West Scranton’s wrestling program is shut down two weeks because a member of the team tested positive for the coronavirus after Monday’s practice.

“It’s 14 days of a quarantine and we cannot force anyone, but we want them all to get tested and come back negative in addition to the 14-day quarantine,” West Scranton athletic director Tom Smith said. “It’s the Scranton School District’s policy to follow the 14-day quarantine even though some of the new updates say you only have to go 10 days, but the district is continuing with the 14 just to be sure.”

The quarantine is limited to just the varsity wrestling program and not other sports teams.

The Invaders returned to practice Monday when Gov. Tom Wolf’s three-week shutdown order of scholastic sports and other activities to mitigate the spread of the coronavirus expired.

Now, the Invaders will have to wait until Jan. 19 to get together as a team again.

“It’s just tough because we had gotten into wrestling shape before the first shutdown,” West Scranton coach Paul Fox said. “Everybody just started getting into shape, we started looking good. Then we have a shutdown. We have a three-week shutdown and then guys come back, we have a practice, knowing that we have a couple weeks to get back on track, and then we get shut down.”

West Scranton needs just two more practices to reach the 10 required before a team can compete in a match. It will be a quick turnaround for the Invaders, whose first match is scheduled for Jan. 23 against defending District 2 Class 3A team champion Delaware Valley.

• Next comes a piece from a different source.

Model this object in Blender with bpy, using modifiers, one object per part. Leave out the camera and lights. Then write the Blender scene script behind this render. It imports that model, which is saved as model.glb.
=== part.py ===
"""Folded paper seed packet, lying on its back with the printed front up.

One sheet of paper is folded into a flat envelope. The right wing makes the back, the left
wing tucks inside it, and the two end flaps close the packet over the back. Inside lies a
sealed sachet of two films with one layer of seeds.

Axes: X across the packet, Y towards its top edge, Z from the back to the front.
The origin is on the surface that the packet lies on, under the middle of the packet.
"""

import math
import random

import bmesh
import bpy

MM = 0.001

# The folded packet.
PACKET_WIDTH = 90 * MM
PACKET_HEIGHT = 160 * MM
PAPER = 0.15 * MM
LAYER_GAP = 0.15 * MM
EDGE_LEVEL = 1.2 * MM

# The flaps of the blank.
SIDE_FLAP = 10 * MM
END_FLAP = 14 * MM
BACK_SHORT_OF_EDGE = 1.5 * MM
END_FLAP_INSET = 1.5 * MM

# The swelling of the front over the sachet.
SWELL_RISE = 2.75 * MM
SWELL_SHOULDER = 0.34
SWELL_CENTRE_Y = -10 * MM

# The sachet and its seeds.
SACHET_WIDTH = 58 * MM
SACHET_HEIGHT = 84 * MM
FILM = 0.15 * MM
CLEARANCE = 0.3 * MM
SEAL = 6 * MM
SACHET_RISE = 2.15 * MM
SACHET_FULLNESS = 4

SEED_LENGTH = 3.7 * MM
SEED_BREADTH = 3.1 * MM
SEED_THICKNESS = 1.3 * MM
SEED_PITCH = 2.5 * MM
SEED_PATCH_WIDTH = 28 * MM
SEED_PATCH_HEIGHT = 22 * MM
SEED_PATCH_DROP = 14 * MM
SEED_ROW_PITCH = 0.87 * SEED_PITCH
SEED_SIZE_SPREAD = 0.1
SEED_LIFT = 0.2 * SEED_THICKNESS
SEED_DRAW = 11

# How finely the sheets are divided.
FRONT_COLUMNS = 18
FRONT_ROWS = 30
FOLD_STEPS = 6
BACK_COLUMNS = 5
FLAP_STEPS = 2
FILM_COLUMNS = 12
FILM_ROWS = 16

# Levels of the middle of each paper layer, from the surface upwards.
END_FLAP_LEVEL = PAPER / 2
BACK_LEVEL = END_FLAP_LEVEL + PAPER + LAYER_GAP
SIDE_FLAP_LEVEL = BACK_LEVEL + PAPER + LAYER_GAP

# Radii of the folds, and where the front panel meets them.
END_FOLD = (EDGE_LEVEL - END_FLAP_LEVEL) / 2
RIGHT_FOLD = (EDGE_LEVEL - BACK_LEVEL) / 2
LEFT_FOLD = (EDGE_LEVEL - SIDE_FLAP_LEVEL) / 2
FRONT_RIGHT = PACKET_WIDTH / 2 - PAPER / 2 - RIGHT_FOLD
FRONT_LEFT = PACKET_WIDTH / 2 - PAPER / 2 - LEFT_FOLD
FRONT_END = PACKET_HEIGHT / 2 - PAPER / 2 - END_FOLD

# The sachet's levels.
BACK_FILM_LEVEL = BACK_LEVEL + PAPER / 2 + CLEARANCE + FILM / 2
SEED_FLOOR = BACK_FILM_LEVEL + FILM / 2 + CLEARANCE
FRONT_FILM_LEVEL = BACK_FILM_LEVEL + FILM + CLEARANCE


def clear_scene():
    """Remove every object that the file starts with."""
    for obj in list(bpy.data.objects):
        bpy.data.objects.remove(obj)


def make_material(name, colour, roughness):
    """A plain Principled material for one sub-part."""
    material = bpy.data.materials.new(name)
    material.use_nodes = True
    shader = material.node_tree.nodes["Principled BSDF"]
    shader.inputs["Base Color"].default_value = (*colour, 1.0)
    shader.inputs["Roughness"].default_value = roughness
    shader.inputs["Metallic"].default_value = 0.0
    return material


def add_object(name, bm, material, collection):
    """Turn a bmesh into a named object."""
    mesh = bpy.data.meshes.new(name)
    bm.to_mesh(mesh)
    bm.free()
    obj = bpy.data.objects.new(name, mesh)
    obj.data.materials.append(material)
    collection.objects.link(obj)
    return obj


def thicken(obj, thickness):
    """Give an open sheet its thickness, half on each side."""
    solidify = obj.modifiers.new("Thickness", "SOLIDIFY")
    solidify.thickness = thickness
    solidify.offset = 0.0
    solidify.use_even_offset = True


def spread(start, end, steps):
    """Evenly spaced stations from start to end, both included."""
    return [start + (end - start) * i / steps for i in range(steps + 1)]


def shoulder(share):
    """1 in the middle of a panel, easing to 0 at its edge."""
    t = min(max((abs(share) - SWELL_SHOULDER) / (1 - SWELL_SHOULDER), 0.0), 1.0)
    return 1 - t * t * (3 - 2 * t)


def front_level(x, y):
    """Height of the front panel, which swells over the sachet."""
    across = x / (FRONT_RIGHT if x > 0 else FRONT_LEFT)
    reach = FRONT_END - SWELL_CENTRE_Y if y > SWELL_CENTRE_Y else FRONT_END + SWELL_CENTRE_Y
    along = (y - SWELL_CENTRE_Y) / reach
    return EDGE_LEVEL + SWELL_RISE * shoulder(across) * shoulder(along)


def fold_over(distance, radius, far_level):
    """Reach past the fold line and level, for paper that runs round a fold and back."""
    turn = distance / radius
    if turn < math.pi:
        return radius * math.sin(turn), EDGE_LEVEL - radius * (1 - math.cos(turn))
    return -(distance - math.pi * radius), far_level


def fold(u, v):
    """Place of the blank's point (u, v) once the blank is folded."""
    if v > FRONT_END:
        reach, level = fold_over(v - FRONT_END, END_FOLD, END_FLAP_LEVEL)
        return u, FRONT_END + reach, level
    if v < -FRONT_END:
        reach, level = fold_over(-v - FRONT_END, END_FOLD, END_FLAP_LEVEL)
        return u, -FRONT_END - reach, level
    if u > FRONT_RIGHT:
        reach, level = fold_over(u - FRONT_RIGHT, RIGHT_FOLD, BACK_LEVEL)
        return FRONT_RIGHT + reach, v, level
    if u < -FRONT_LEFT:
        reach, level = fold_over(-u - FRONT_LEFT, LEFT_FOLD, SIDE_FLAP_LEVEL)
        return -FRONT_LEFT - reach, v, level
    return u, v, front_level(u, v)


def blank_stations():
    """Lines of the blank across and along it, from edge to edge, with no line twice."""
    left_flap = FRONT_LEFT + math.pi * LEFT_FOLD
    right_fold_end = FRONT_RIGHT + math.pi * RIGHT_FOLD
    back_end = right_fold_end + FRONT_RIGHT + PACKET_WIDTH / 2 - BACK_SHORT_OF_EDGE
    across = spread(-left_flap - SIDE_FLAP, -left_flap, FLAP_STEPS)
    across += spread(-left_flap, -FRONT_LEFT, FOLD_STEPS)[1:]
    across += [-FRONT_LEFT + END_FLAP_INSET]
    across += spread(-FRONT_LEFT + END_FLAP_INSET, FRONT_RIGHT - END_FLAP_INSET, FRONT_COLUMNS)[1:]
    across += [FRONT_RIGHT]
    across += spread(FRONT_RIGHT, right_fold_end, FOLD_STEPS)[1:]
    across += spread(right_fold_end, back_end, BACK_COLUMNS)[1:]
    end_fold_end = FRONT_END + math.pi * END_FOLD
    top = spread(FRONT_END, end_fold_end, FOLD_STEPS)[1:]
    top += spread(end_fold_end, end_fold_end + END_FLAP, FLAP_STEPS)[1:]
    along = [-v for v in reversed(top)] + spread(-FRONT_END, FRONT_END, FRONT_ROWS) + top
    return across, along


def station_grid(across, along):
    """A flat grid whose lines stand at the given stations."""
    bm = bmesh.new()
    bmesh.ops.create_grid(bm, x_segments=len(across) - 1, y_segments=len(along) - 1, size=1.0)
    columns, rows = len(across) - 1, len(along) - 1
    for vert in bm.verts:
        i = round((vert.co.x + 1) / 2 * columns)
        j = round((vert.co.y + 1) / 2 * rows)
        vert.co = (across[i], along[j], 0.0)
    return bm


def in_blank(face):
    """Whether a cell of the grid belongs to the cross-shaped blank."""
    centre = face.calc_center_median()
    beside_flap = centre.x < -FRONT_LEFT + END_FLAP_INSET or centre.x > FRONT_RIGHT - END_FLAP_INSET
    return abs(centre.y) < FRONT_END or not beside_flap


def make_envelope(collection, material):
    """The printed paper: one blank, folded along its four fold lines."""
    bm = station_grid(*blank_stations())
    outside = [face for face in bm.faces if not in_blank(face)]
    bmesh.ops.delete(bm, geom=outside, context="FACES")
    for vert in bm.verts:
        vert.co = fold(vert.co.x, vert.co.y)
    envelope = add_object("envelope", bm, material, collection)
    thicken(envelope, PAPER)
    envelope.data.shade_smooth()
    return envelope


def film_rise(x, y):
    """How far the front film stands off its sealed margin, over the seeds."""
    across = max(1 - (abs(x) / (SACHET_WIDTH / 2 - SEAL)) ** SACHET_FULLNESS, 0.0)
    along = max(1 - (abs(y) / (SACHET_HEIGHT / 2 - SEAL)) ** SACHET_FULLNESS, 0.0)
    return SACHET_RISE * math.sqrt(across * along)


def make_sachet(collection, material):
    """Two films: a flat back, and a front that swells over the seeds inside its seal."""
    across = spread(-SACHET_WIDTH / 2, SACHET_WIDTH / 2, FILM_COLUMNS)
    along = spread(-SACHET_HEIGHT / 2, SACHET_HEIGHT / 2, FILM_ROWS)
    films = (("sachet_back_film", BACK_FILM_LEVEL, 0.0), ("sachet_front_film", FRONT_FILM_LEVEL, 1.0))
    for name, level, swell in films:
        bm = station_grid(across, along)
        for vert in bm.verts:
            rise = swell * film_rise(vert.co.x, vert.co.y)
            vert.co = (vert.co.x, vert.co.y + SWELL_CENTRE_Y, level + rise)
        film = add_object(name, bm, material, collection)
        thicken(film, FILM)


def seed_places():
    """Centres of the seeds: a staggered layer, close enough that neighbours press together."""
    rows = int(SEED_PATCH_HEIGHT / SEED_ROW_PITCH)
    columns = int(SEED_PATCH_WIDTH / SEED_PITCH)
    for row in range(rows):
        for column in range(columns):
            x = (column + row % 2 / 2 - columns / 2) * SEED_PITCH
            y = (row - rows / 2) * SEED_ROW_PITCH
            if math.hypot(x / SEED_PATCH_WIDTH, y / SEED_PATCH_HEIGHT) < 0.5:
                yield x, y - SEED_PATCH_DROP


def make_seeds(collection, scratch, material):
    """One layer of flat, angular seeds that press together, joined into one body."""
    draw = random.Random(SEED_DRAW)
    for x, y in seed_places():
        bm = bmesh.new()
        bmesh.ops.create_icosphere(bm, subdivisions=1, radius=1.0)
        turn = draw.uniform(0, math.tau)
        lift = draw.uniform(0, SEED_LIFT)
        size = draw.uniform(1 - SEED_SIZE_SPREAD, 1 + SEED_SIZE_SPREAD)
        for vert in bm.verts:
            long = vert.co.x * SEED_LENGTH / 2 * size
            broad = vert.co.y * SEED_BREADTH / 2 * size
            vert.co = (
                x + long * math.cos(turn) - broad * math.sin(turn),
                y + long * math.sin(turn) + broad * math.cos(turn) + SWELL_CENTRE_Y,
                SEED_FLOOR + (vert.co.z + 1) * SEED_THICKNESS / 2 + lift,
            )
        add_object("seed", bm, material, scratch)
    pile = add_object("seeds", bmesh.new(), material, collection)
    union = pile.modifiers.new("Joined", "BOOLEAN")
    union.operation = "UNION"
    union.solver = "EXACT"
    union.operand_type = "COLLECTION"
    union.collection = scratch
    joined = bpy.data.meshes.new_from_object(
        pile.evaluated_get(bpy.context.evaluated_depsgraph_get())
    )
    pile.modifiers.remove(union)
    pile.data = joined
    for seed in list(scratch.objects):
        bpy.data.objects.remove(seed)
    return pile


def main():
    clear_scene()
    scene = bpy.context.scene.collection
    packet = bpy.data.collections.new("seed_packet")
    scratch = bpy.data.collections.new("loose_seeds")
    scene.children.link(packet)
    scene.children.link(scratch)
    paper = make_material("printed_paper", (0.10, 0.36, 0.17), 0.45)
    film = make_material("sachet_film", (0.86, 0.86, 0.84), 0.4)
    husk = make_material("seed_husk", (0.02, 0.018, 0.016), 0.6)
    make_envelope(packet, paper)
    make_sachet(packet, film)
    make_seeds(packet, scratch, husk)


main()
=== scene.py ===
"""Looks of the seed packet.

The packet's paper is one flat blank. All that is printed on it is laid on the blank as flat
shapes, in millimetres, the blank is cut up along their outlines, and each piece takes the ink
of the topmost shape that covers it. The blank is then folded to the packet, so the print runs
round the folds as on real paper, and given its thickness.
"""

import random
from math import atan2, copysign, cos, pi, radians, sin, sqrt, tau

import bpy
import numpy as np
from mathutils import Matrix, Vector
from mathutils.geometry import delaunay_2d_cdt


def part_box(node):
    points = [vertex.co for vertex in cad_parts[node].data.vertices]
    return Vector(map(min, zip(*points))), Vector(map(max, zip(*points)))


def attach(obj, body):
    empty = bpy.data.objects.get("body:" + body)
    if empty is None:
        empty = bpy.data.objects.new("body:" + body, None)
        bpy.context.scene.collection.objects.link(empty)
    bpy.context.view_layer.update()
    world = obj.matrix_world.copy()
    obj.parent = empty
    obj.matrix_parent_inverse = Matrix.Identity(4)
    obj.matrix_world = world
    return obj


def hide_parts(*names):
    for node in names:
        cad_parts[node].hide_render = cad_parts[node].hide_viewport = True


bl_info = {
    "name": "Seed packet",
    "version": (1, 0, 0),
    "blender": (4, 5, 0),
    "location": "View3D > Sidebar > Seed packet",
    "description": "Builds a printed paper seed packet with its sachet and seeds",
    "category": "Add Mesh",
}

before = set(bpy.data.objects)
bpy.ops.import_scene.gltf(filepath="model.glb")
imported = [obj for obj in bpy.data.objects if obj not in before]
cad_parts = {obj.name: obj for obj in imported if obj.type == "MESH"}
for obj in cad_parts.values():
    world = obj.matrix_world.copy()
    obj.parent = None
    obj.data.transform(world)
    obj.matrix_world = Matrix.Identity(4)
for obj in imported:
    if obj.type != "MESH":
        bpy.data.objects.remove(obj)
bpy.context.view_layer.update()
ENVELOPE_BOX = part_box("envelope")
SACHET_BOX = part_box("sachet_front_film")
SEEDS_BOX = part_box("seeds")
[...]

“Our kids are going to have to work out on their own while they’re quarantining,” Fox said. “We’re going to try to do a Zoom so that everybody has to try and tune in at the same time and just have them do things like that.”

In the meantime, the Invaders will take every safety precaution until they return to the mat, especially after the recent death of 2010 West Scranton graduate Stephen Sunday because of COVID-19 complications.

“They have to know that all the regulations and guidelines were put in to benefit them,” Smith said. “We don’t want any further tragedies. They have to know how close it is because of the unfortunate death of Stephen Sunday, a healthy young man, a professional firefighter. We don’t want that to happen to anybody, so let’s do what we can.”